= Agatha Crumm =

American comic strip by Bill Hoest

Bill Hoest's Agatha Crumm (July 12, 1981)

Agatha Crumm is a newspaper comic strip created by the cartoonist Bill Hoest (creator of The Lockhorns) and distributed by King Features Syndicate. The strip ran from October 24, 1977, until 1997. Agatha Crumm was Hoest's third strip, following Bumper Snickers (1974).

==Characters and story==
The strip's title character was the eccentric, miserly, elderly owner of a cookie company. Comics historian Don Markstein described the active and agile Crumm:
Agatha may not have been as wealthy as Scrooge McDuck or Richie Rich, and maybe not even Rich Uncle Pennybags. But as owner of the Crumm Cookie Company, she was probably in the range of Mr.

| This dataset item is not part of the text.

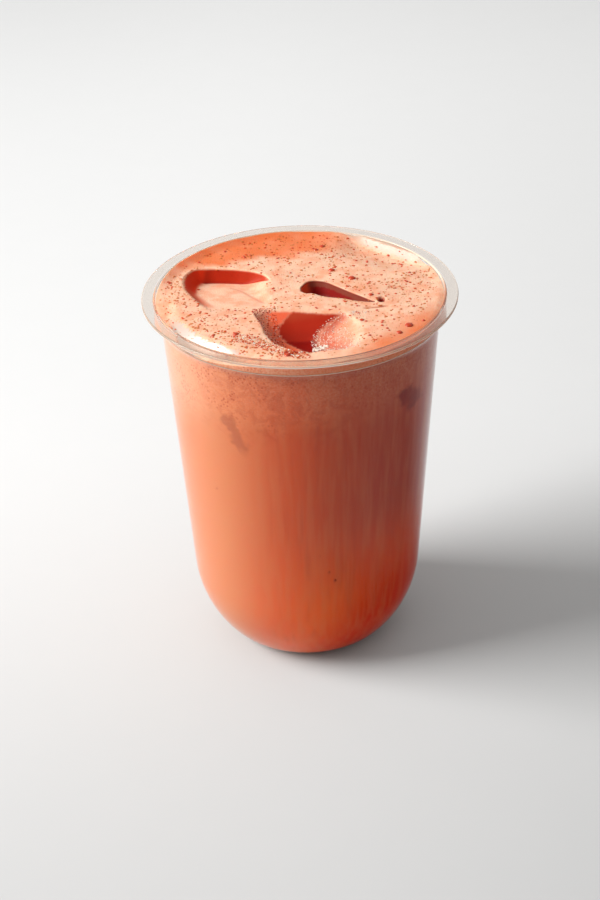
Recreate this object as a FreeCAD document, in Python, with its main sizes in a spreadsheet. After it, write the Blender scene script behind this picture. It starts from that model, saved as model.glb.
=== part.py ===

Abernathy, and that's about as wealthy as most toons need to be—even when they're financing a lifestyle that includes a lot of corporate wheeling and dealing. The seven-day comic strip where Agatha was introduced debuted from King Features Syndicate on Monday, October 24, 1977. (A report elsewhere, that she'd begun exactly two months earlier, is apparently in error, as August 24, 1977, was a Wednesday.) She was old enough to rival Uncle Elby or Grandma, but spry, very active in the world of high-finance shenanigans.

==Books==
Between 1980 and 1983, Signet Books published three Agatha Crumm paperback collections, including The Return of Agatha Crumm (1982).